Orlando, which experienced 73 conference cancellations after the pandemic began, has set up a broadcast studio at its main convention center to allow speakers to prerecord their talks if they aren’t comfortable speaking before a live audience, according to Casandra Matej, chief executive of Visit Orlando.

Hybrid events that are part in-person and part online are also becoming more common, said Mark Cooper, chief executive of IACC, an industry association representing conference venues.

IACC’s own July summit for the Americas will operate this way. Instead of gathering 250 people in Dallas as usual, smaller groups will convene in Dallas, Chicago and Toronto, and connect with each other online. “They can mostly travel by car or rail; they don’t have to fly. But they will still be meeting live with their peers,” Cooper said.

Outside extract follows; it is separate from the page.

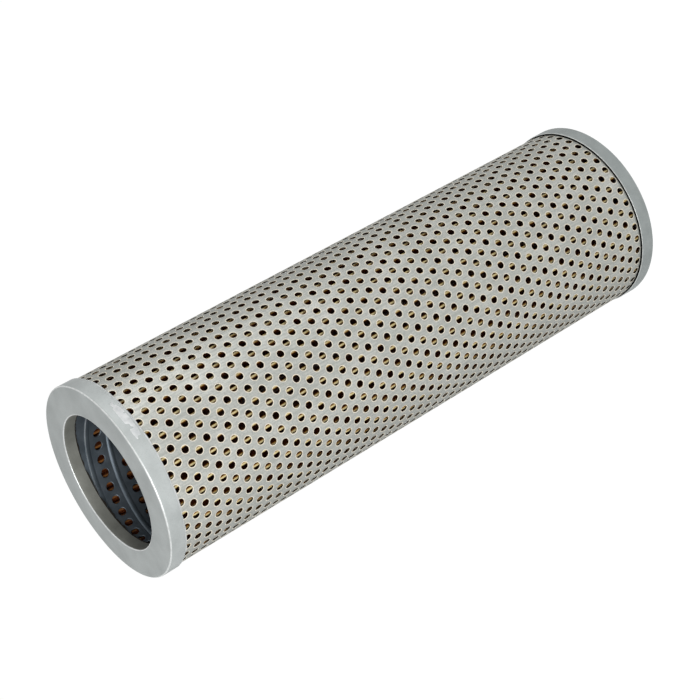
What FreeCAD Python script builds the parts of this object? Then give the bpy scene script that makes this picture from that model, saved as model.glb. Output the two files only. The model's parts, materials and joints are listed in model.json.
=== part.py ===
import FreeCAD, Part
import Sketcher
import math
import os

# Hydraulic filter element: a pleated paper cartridge between two pressed steel end caps.
#
# The element stands on its lower cap. +Z is its axis, and the origin is the centre of the
# lower cap's face. From outside to inside it holds a perforated sheet steel tube, a ring of
# pleated paper closed by a folded steel clip, and a perforated core tube. Adhesive in the
# channel of each cap bonds all three. All sizes are millimetres.
#
# Both tubes have more holes than a light model can carry. The holes have their real size and
# lie where the real pattern has them, but only some of its rows are cut. Each step below says
# how many rows on the next cut one is, and a step of 1 cuts them all.

V = FreeCAD.Vector
UP = V(0, 0, 1)
CENTRE = V(0, 0, 0)

doc = FreeCAD.newDocument("filter_element")

# Driving dimensions
SIZES = {
    # whole element
    "overall_length": 255,
    "cap_diameter": 80,
    # end caps, pressed from one sheet
    "cap_sheet": 0.5,
    "cap_rim_height": 6.8,
    "cap_edge_bevel": 0.4,
    "bore_diameter": 56,
    "bore_collar_height": 5.6,
    # adhesive in the channel of a cap
    "glue_depth": 1.6,
    # outer tube, rolled from perforated sheet with a lap seam
    "tube_clearance": 0.2,
    "tube_sheet": 0.5,
    "seam_groove": 0.3,
    "hole_size": 3.0,
    "hole_pitch": 5.5,
    "column_step": 3,
    "ring_step": 4,
    "hole_margin": 3.5,
    # core tube, wound from a perforated strip
    "core_clearance": 0.6,
    "core_sheet": 0.5,
    "core_strip": 29,
    "core_hole_size": 3.4,
    "core_hole_pitch": 5.7,
    "core_hole_step": 4,
    "core_hole_margin": 4,
    # pleated paper
    "pleat_count": 64,
    "paper": 0.5,
    "pleat_crest": 1.3,
    "pleat_outer_gap": 0.3,
    "pleat_inner_gap": 0.4,
    # clip over the two ends of the paper
    "clip_sheet": 0.4,
    "clip_depth": 5.5,
}

sheet = doc.addObject("Spreadsheet::Sheet", "sizes")
for row, (alias, size) in enumerate(SIZES.items(), start=1):
    sheet.set(f"A{row}", alias)
    sheet.set(f"B{row}", str(size))
    sheet.setAlias(f"B{row}", alias)
doc.recompute()


def number(formula):
    """The value of a formula of sheet cells, in millimetres."""
    return float(sheet.evalExpression(formula))


# Formulas that several pieces share, so that each seat follows the piece it fits
CAP_RADIUS = "sizes.cap_diameter / 2"
RIM_INSIDE = f"({CAP_RADIUS} - sizes.cap_sheet)"
BORE_RADIUS = "sizes.bore_diameter / 2"
COLLAR_OUTSIDE = f"({BORE_RADIUS} + sizes.cap_sheet)"
SEAT_HEIGHT = "(sizes.cap_sheet + sizes.glue_depth)"
FILTER_LENGTH = f"(sizes.overall_length - 2 * {SEAT_HEIGHT})"
TUBE_OUTSIDE = f"({RIM_INSIDE} - sizes.tube_clearance)"
TUBE_INSIDE = f"({TUBE_OUTSIDE} - sizes.tube_sheet)"
LAP_INSIDE = f"({TUBE_INSIDE} - sizes.tube_sheet)"
CORE_INSIDE = f"({COLLAR_OUTSIDE} + sizes.core_clearance)"
CORE_OUTSIDE = f"({CORE_INSIDE} + sizes.core_sheet)"
PLEAT_OUTSIDE = f"({LAP_INSIDE} - sizes.pleat_outer_gap)"
PLEAT_INSIDE = f"({CORE_OUTSIDE} + sizes.pleat_inner_gap)"

# The seams of the tube and of the paper face +Y
SEAM_ANGLE = 90
# A six-sided hole with the open area of a round one has its corners this much further out
HEXAGON_REACH = math.sqrt(2 * math.pi / (3 * math.sqrt(3)))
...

Some business travelers aren’t eager to get back on the road. One Silicon Valley executive who usually attends Mobile World Congress said he is likely to skip it this year because he doesn’t think enough travelers will be vaccinated by then, and he isn’t sure that testing is a reliable enough screening tool.

Meanwhile, many companies have realized they can save money by holding meetings online, which could undercut their willingness to fund business travel in the future, conference organizers say.

But some industries are agitating to meet, said Constanti Serrallonga, general manager of Fira de Barcelona, which organizes the city’s trade fairs.

A bridal fashion show that was forced to go virtual last year is keen to reconvene in Barcelona in July because dress suppliers usually win 80 percent of their annual orders at the fair, Serrallonga said.

“This event is absolutely key for this sector, because they need this to sell,” he said.

Integrated Systems Europe, an annual gathering of the audiovisual industry, is also planning to meet in Barcelona in June, and a seafood-industry summit is on the books.

Ruiz said her usual catering clients for Mobile World Congress “don’t know if they are going to come, and if they come they are not going to do a cocktail for 200 or 300 like before, where they pass canapés.”

Instead, they want individual boxes of food, for smaller group meetings, or maybe “cocktails with a few people,” she said. “It’s not really clear. It’s going to be a new way of contact.”